Im Jahr 2016 wurden in den Niederlanden mehr als 47.000 Menschen mit traumatischen Hirnverletzungen in die Notaufnahme eingeliefert. Davon hatten etwas mehr als 80 Prozent eine Gehirnerschütterung und knapp 20 Prozent eine Hirnprellung. Letztere ist wesentlich schwerwiegender. Die große Mehrheit ist jünger als 65 Jahre. Die Folgen dieser Hirnverletzung sind von Mensch zu Mensch unterschiedlich. Die Symptome einer Gehirnerschütterung klingen oft innerhalb von zwei Monaten ab. Die Auswirkungen einer Hirnprellung dauern in der Regel länger an. Es ist möglich, dass ein Patient sein ganzes Leben lang darunter leidet. Die Betroffenen sind oft müde, schwindelig, schnell überreizt, haben Schwierigkeiten, sich richtig zu konzentrieren, und sind vergesslich. Das tägliche Leben ist in der Regel sehr viel anstrengender und die Genesung erfordert viel Ruhe. Bei mittelschweren bis schweren Hirnverletzungen können Verhaltensänderungen, Gedächtnisprobleme und andere Symptome sehr lange anhalten.

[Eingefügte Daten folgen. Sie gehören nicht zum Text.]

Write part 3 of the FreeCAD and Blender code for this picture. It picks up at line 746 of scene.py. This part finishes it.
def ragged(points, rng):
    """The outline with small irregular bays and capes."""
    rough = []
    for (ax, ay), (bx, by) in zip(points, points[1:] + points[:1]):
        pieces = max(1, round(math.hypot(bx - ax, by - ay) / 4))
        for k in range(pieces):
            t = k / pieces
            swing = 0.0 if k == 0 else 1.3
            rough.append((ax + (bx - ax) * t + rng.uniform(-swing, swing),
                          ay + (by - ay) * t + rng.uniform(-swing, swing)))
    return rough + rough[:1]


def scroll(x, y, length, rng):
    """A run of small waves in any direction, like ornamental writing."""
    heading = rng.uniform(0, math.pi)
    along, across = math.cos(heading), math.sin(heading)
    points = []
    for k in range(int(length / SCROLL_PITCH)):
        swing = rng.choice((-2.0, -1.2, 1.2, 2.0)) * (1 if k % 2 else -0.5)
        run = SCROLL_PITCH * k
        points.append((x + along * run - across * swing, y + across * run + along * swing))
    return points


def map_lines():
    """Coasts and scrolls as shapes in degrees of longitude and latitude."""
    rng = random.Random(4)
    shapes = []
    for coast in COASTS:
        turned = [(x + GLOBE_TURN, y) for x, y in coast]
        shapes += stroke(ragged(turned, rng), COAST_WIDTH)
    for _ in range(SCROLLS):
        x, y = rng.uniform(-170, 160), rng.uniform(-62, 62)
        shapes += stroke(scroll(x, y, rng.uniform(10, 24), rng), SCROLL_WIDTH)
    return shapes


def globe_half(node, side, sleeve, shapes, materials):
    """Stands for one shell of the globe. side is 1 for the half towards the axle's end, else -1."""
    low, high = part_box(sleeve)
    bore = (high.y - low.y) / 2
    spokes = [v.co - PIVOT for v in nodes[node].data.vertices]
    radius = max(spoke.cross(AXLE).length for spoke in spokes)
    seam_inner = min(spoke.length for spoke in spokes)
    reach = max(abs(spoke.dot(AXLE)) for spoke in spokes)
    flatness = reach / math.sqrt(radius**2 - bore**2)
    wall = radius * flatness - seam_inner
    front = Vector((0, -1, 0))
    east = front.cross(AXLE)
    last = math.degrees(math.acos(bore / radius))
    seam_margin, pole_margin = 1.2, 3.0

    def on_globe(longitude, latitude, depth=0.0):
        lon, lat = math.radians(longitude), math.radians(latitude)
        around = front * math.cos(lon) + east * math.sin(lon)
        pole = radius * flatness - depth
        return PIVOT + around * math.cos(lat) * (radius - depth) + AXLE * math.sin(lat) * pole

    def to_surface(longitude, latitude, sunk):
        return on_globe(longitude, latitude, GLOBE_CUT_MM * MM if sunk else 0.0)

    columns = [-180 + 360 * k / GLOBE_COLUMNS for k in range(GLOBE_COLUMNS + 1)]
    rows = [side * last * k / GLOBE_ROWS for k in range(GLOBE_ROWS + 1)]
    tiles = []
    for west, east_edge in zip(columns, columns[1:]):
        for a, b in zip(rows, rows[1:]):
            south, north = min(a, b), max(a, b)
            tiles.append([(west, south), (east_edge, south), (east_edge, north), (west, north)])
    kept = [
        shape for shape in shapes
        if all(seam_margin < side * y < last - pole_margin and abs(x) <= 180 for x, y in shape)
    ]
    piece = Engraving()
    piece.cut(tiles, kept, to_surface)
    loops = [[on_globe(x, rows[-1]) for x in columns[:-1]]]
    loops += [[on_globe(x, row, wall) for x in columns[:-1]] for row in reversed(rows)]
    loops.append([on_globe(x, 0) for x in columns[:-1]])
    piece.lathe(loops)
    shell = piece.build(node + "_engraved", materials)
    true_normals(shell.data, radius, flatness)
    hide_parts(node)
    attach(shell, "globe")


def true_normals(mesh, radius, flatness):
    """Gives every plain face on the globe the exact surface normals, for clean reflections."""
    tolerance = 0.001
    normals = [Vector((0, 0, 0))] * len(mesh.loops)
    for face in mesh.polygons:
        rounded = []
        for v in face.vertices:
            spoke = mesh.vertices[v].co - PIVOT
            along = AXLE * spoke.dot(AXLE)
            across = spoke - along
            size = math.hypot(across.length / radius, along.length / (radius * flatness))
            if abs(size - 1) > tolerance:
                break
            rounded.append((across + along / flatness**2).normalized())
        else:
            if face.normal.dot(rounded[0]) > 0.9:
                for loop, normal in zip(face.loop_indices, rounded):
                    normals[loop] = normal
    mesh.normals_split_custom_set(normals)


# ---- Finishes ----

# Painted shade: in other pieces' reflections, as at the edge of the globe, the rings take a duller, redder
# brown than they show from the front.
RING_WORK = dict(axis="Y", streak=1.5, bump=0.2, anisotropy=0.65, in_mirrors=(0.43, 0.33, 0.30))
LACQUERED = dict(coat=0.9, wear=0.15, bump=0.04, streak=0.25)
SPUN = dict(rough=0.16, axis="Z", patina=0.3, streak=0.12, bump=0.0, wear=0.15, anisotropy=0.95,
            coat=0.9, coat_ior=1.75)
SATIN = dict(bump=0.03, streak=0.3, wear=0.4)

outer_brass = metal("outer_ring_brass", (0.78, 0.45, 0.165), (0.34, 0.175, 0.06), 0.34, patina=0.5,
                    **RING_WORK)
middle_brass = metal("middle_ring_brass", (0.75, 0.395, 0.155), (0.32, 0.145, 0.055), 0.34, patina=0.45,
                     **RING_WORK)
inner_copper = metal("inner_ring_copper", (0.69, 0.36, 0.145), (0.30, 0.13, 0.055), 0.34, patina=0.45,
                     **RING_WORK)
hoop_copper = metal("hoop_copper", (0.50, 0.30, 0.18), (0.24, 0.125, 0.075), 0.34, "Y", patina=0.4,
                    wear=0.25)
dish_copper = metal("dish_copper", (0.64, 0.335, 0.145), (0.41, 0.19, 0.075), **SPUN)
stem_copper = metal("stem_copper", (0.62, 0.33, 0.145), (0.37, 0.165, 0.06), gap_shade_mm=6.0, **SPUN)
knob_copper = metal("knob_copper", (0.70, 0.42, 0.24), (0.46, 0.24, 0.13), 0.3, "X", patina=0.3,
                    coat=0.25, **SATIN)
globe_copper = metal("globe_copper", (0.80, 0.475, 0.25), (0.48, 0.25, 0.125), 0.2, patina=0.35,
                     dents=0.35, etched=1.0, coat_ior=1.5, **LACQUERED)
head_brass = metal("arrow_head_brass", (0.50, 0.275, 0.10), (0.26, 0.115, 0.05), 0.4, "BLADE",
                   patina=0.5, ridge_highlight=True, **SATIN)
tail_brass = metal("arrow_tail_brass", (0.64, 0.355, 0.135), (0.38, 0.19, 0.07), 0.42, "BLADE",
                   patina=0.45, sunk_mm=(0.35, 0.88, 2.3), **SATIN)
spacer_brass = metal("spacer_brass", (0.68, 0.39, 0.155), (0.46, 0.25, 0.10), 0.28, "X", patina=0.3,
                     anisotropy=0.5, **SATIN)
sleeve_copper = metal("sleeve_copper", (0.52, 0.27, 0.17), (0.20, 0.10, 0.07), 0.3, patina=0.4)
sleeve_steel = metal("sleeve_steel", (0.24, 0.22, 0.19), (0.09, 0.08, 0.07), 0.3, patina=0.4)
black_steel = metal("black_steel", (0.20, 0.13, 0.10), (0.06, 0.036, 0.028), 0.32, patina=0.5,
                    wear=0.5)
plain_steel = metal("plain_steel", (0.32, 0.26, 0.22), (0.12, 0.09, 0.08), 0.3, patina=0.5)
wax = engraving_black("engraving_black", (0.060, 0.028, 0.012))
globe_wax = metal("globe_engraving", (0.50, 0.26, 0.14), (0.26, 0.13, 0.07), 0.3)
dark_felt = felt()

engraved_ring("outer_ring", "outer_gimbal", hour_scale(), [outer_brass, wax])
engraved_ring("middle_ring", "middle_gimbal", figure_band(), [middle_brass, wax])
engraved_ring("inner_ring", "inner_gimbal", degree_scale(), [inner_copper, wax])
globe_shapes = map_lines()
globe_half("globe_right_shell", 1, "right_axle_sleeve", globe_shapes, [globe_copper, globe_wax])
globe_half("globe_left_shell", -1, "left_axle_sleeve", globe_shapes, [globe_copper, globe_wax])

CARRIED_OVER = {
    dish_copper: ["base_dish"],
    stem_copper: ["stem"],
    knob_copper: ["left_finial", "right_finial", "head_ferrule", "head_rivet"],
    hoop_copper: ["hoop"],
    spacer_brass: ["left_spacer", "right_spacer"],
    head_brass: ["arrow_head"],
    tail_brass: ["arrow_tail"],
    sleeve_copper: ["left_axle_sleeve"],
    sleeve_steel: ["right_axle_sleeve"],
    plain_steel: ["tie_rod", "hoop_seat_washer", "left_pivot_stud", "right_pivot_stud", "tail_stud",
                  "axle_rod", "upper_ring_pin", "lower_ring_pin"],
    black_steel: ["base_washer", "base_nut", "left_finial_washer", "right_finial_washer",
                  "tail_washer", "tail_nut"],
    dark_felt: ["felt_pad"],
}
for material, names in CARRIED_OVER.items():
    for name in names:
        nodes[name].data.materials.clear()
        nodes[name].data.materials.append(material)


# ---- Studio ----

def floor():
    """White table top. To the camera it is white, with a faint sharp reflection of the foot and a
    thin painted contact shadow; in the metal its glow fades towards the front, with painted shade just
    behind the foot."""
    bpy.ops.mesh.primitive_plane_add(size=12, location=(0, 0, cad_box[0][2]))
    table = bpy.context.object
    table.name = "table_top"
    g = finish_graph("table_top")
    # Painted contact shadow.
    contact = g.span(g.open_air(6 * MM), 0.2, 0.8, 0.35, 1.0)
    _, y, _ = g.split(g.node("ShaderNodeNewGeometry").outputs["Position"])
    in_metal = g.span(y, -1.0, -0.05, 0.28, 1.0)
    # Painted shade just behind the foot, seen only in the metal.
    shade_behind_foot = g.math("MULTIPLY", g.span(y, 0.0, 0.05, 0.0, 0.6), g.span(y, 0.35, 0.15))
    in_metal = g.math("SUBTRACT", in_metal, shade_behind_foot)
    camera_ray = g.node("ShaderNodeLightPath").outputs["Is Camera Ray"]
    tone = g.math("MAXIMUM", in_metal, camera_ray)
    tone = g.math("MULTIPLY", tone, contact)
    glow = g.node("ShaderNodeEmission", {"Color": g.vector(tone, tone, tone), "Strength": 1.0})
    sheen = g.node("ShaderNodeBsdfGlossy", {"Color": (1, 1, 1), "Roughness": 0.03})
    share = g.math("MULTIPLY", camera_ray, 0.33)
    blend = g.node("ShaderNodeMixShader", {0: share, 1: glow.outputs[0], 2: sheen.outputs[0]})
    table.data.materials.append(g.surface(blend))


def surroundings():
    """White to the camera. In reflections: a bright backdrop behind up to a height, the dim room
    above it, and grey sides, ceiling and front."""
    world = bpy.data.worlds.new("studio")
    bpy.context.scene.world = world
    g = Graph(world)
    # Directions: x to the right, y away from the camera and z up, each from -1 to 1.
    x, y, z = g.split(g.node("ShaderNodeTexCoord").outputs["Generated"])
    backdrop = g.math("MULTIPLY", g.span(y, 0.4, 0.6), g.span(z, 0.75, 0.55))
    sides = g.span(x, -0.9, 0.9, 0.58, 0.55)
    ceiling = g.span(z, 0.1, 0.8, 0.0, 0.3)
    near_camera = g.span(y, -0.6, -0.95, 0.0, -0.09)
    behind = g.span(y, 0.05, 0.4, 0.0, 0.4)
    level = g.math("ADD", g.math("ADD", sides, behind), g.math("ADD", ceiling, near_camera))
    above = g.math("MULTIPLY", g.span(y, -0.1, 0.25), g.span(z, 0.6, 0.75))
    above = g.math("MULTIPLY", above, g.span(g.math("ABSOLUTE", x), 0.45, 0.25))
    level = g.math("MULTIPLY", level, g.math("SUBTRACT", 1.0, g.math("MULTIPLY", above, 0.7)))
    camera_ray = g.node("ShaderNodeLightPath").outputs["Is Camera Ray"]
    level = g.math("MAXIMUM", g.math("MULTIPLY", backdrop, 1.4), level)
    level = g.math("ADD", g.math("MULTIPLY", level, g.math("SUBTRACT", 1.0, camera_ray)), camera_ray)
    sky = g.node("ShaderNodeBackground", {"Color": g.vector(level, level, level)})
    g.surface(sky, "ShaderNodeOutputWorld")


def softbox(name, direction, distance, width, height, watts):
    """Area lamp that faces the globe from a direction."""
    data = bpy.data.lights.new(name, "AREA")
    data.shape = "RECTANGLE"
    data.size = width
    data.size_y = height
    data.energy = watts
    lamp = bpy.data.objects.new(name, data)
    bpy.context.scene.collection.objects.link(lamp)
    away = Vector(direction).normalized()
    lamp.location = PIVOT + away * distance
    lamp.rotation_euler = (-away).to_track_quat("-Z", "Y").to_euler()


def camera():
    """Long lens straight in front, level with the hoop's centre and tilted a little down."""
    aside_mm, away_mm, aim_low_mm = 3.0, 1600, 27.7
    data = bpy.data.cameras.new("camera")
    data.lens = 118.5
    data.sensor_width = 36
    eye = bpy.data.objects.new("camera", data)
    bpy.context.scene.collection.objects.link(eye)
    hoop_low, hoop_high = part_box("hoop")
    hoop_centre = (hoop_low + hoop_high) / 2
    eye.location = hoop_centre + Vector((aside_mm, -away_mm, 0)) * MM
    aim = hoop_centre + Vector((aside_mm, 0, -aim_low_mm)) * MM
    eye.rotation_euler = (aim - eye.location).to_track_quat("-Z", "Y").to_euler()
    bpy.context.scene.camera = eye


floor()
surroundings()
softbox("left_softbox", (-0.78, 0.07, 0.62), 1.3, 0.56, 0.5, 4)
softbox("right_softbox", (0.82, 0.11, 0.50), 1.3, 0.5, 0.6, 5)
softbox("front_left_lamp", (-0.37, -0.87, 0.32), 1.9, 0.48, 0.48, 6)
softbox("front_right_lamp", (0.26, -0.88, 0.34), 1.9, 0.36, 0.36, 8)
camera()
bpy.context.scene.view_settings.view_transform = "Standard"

Nicht angeborene Hirnverletzung

Jedes Jahr erleiden 1,5 Millionen Amerikaner solche Hirnverletzungen. Häufige Ursachen sind ein Schlag auf den Kopf, ein Motorradunfall, Selbstverletzung oder ein gewalttätiger Angriff, aber viele Menschen erleiden auch eine Gehirnerschütterung durch Kontaktsportarten. Bei Frauen sind Stürze und körperliche Misshandlungen in der Partnerschaft häufige Ursachen für eine Gehirnerschütterung oder Hirnprellung, aber auch beim Frauenfußball kommt es häufig zu schädlichen Schlägen oder Tritten gegen den Kopf. Und das bleibt nicht ohne Folgen. „Frauen, die wiederholt Kopfverletzungen und Gehirnerschütterungen erlitten haben, leiden eher an Depressionen“, sagt der Wissenschaftler und Neurochirurg Mani Sandhu von der University of Iowa.

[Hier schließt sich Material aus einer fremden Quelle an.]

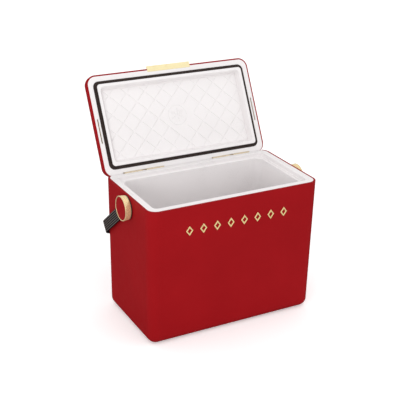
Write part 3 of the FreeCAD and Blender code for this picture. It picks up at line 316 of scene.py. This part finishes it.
# ------------------------------------------------------------------ materials
def red_plastic(name):
    """Moulded plastic with a fine satin grain."""
    m = Mat(name)
    broad = m.noise(scale=7.0, detail=3.0, rough=0.55)
    fine = m.noise(scale=1500.0, detail=3.0, rough=0.6)
    cloud = m.noise(scale=60.0, detail=4.0, rough=0.6)
    color = m.mix(m.remap(broad, source=(0.35, 0.65)), srgb(150, 16, 22), srgb(156, 18, 24))
    grain = m.remap(fine, source=(0.45, 0.75), target=(0.0, 0.22))
    color = m.mix(grain, color, srgb(166, 29, 35))
    rough = m.math("ADD", m.remap(cloud, target=(0.42, 0.50)),
                   m.remap(fine, target=(-0.04, 0.04)))
    normal = m.bump(fine, distance=0.00006, strength=0.35)
    normal = m.bump(broad, distance=0.0006, strength=0.06, normal=normal)
    return m.finish(color=color, rough=rough, normal=normal, spec=0.16, ior=1.22)


def white_plastic(name):
    """Glossy liner plastic, faintly uneven and speckled."""
    m = Mat(name)
    broad = m.noise(scale=9.0, detail=2.0)
    fine = m.noise(scale=900.0, detail=2.0)
    specks = m.noise(scale=420.0, detail=4.0, rough=0.7)
    color = m.mix(m.remap(broad), srgb(242, 238, 238), srgb(246, 242, 242))
    color = m.mix(m.remap(specks, source=(0.68, 0.8), target=(0.0, 0.22)),
                  color, srgb(230, 224, 221))
    rough = m.math("ADD", m.remap(broad, target=(0.26, 0.32)),
                   m.remap(specks, target=(-0.02, 0.04)))
    normal = m.bump(fine, distance=0.00004, strength=0.25)
    return m.finish(color=color, rough=rough, normal=normal, spec=0.35)


def turned_vector(m, scale=2600.0):
    """Texture place whose noise makes rings about the strap pivot."""
    split = m.node("ShaderNodeSeparateXYZ", {0: m.place})
    squares = []
    for axis, pivot in (("Y", STRAP_PIVOT[1]), ("Z", STRAP_PIVOT[2])):
        offset = m.math("SUBTRACT", split.outputs[axis], pivot * MM)
        squares.append(m.math("MULTIPLY", offset, offset))
    radius = m.math("SQRT", m.math("ADD", *squares))
    return m.node("ShaderNodeCombineXYZ", {
        0: m.math("MULTIPLY", radius, scale),
        1: m.math("MULTIPLY", split.outputs["X"], scale)}).outputs[0]


def brass(name, light, dark, rough, metal, lines=None):
    """Brushed brass with darker spots; lines is the brushing's scale, None is turned."""
    m = Mat(name)
    vector = m.stretched(lines) if lines else turned_vector(m)
    brush = m.noise(scale=1.0, detail=3.0, rough=0.6, vector=vector)
    patch = m.noise(scale=45.0, detail=4.0, rough=0.65)
    spot = srgb(dark[0] - 22, dark[1] - 34, dark[2] - 36)
    color = m.mix(m.remap(brush), srgb(*dark), srgb(*light))
    color = m.mix(m.remap(patch, source=(0.55, 0.8), target=(0.0, 0.45)), color, spot)
    roughness = m.math("ADD", m.remap(patch, target=(rough - 0.05, rough + 0.10)),
                       m.remap(brush, target=(-0.05, 0.07)))
    normal = m.bump(brush, distance=0.00002, strength=0.35)
    return m.finish(color=color, metal=metal, rough=roughness, normal=normal, aniso=0.3)


def zinc_steel(name):
    m = Mat(name)
    brush = m.noise(scale=1.0, detail=3.0, rough=0.6, vector=m.stretched((1800, 60, 60)))
    patch = m.noise(scale=80.0, detail=3.0, rough=0.6)
    color = m.mix(m.remap(brush), srgb(168, 168, 170), srgb(205, 205, 206))
    return m.finish(color=color, metal=1.0, rough=m.remap(patch, target=(0.24, 0.40)),
                    normal=m.bump(brush, distance=0.00002, strength=0.3))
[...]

Patienten und Ärzte gut informieren

Hierüber ist noch wenig bekannt. „Frauen müssen besser über das höhere Risiko einer Depression nach einer Hirnverletzung informiert werden, auch wenn sie keine psychischen Probleme in der Vergangenheit hatten. Es ist wichtig, dass sie die Anzeichen und Symptome erkennen und wissen, wann sie Hilfe suchen sollten“, erklärt Freedman. Darüber hinaus ist es von entscheidender Bedeutung, dass Ärzte entsprechend geschult werden und schneller an die Möglichkeit einer Depression denken, wenn Frauen Opfer einer nicht angeborenen Hirnverletzung geworden sind.

Schwankende Hormonspiegel

Die amerikanischen Wissenschaftler analysierten neun Studien, in denen fast 700.000 Opfer von Gehirnerschütterungen oder Hirnprellungen untersucht wurden. Fast 30 Prozent der Teilnehmerinnen litten danach an einer Depression. Von den teilnehmenden Männern litten knapp 22 Prozent in der Zeit nach der Gehirnerschütterung oder Hirnprellung an einer Depression. Das bedeutet, dass die Wahrscheinlichkeit, an einer Depression zu erkranken, bei Frauen um 48 Prozent höher ist als bei Männern. Die Forschenden wissen nicht genau, warum Depressionen bei Frauen häufiger auftreten. Es ist jedoch bekannt, dass Frauen generell ein höheres Risiko für die Erkrankung haben, was mit stark schwankenden Hormonspiegeln zusammenhängt.

Soziologische Gründe

„Der unterschiedliche Aufbau des Gehirns und der Gehirnschaltkreise bei Männern und Frauen in Verbindung mit Faktoren wie mangelnder sozialer Unterstützung, sozioökonomischer Status und unzureichenden Behandlungsmethoden kann dazu führen, dass Frauen nach einer Hirnverletzung anfälliger für Depressionen sind als Männer“, so der Wissenschaftler Benjamin Gruenbaum. Um nicht angeborenen Hirnverletzungen vorzubeugen, sollte man sich im Auto immer anschnallen und im Straßenverkehr sowie beim Sport möglichst einen Helm tragen, raten die Wissenschaftler.